Data extract:
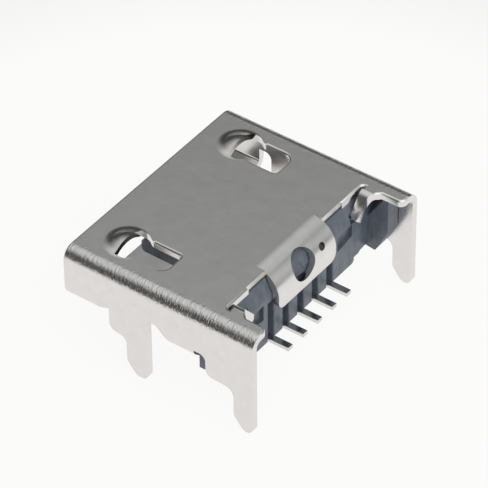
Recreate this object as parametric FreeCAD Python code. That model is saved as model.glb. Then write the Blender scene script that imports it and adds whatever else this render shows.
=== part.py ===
import FreeCAD, Part
import math
import os

from FreeCAD import Vector

# A surface-mount micro USB socket with four through-board legs.
# One folded steel shell holds a moulded insulator, and five contacts are moulded into the insulator.
# All sizes are in millimetres. X runs across the mouth and Z runs up from the board.
# Y is measured here from the mouth to the rear. The finished pieces are then moved forward
# by half of the shell's length, so that the origin lies on the board, under the shell's middle.

# Shell: the sheet and the section that it is folded to
sheet = 0.2
mouth_width = 6.9
mouth_height = 1.85
fold_radius = 0.38
wall_foot = 0.87
floor_half_width = 2.7
turn_radius = 0.3

# Shell: its length, and the rear edge of the roof
shell_length = 6.05
roof_setback = 0.38
roof_step = 0.07
roof_step_place = 2.05

# Shell: flaps that turn in under the socket, between the notches and slots in the side walls
front_flap_length = 1.08
middle_flap_length = 1.2
rear_slot_width = 0.37
flap_corner = 0.36
right_notch_height = 1.13
left_notch_height = 1.36
left_notch_corner = 0.22
middle_slot_height = 1.2
rear_slot_height = 0.99
slot_corner = 0.09
rear_slot_corner = 0.2

# Shell: legs, which are the side walls carried on down through the board
front_leg_root = 1.48
front_leg_place = 2.03
front_leg_width = 0.67
front_leg_reach = 0.88
rear_leg_width = 0.6
rear_leg_reach = 0.94
shoulder_height = 0.34
shoulder_radius = 0.22
tip_slope_width = 0.3
tip_slope_height = 0.38
tip_radius = 0.2

# Shell: strips that the roof sends back over the insulator's corners
strip_inner_edge = 2.98
strip_corner = 0.18

# Shell: retaining tongues, bent down from the inner edge of each strip
tongue_setback = 0.09
tongue_width = 0.27
tongue_flare = 0.26
tongue_lead = 0.24
tongue_length = 0.78
tongue_angle = 50.0
tongue_bend = 0.28
tongue_corner = 0.1

# Shell: keeper tab, folded down behind the insulator
keeper_half_width = 1.26
keeper_setback = 0.9
keeper_bend = 0.75
keeper_foot = 1.1
keeper_corner = 0.24
keeper_hole = 0.9
keeper_hole_shift = 0.07
keeper_hole_angle = 24.0
pin_hole = 0.23
pin_hole_shift = -0.74
pin_hole_angle = 27.0

# Shell: latch windows, each wider at its front
window_inner_edge = 2.03
window_width = 0.81
window_start = 1.2
window_length = 1.45
window_outer_corner = 0.3
window_inner_corner = 0.1
window_front_width = 1.13
window_front_length = 0.27
window_front_corner = 0.3
window_taper_length = 0.23
window_taper_corner = 0.2

# Shell: the raised arch in front of each latch window, a stamped dome that the window cuts in half
arch_height = 0.17
arch_inner_height = 0.21
arch_shoulder = 0.22
arch_foot = 0.54
arch_crown_round = 0.7
arch_foot_round = 0.5

# Shell: seam in the floor, locked by a dovetail
seam_gap = 0.03
dovetail_width = 0.9
dovetail_depth = 0.55
dovetail_flare = 0.16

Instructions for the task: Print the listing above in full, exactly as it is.

Reply to the exercise:
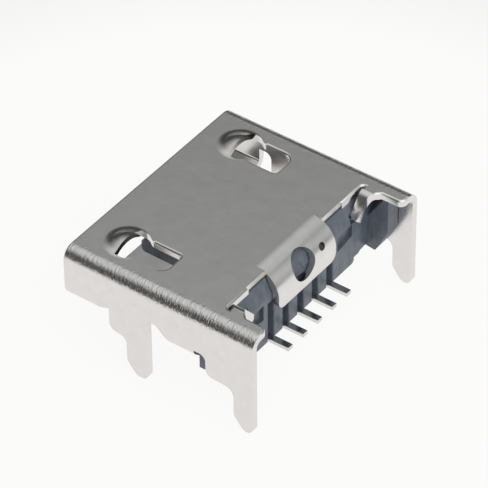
Recreate this object as parametric FreeCAD Python code. That model is saved as model.glb. Then write the Blender scene script that imports it and adds whatever else this render shows.
=== part.py ===
import FreeCAD, Part
import math
import os

from FreeCAD import Vector

# A surface-mount micro USB socket with four through-board legs.
# One folded steel shell holds a moulded insulator, and five contacts are moulded into the insulator.
# All sizes are in millimetres. X runs across the mouth and Z runs up from the board.
# Y is measured here from the mouth to the rear. The finished pieces are then moved forward
# by half of the shell's length, so that the origin lies on the board, under the shell's middle.

# Shell: the sheet and the section that it is folded to
sheet = 0.2
mouth_width = 6.9
mouth_height = 1.85
fold_radius = 0.38
wall_foot = 0.87
floor_half_width = 2.7
turn_radius = 0.3

# Shell: its length, and the rear edge of the roof
shell_length = 6.05
roof_setback = 0.38
roof_step = 0.07
roof_step_place = 2.05

# Shell: flaps that turn in under the socket, between the notches and slots in the side walls
front_flap_length = 1.08
middle_flap_length = 1.2
rear_slot_width = 0.37
flap_corner = 0.36
right_notch_height = 1.13
left_notch_height = 1.36
left_notch_corner = 0.22
middle_slot_height = 1.2
rear_slot_height = 0.99
slot_corner = 0.09
rear_slot_corner = 0.2

# Shell: legs, which are the side walls carried on down through the board
front_leg_root = 1.48
front_leg_place = 2.03
front_leg_width = 0.67
front_leg_reach = 0.88
rear_leg_width = 0.6
rear_leg_reach = 0.94
shoulder_height = 0.34
shoulder_radius = 0.22
tip_slope_width = 0.3
tip_slope_height = 0.38
tip_radius = 0.2

# Shell: strips that the roof sends back over the insulator's corners
strip_inner_edge = 2.98
strip_corner = 0.18

# Shell: retaining tongues, bent down from the inner edge of each strip
tongue_setback = 0.09
tongue_width = 0.27
tongue_flare = 0.26
tongue_lead = 0.24
tongue_length = 0.78
tongue_angle = 50.0
tongue_bend = 0.28
tongue_corner = 0.1

# Shell: keeper tab, folded down behind the insulator
keeper_half_width = 1.26
keeper_setback = 0.9
keeper_bend = 0.75
keeper_foot = 1.1
keeper_corner = 0.24
keeper_hole = 0.9
keeper_hole_shift = 0.07
keeper_hole_angle = 24.0
pin_hole = 0.23
pin_hole_shift = -0.74
pin_hole_angle = 27.0

# Shell: latch windows, each wider at its front
window_inner_edge = 2.03
window_width = 0.81
window_start = 1.2
window_length = 1.45
window_outer_corner = 0.3
window_inner_corner = 0.1
window_front_width = 1.13
window_front_length = 0.27
window_front_corner = 0.3
window_taper_length = 0.23
window_taper_corner = 0.2

# Shell: the raised arch in front of each latch window, a stamped dome that the window cuts in half
arch_height = 0.17
arch_inner_height = 0.21
arch_shoulder = 0.22
arch_foot = 0.54
arch_crown_round = 0.7
arch_foot_round = 0.5

# Shell: seam in the floor, locked by a dovetail
seam_gap = 0.03
dovetail_width = 0.9
dovetail_depth = 0.55
dovetail_flare = 0.16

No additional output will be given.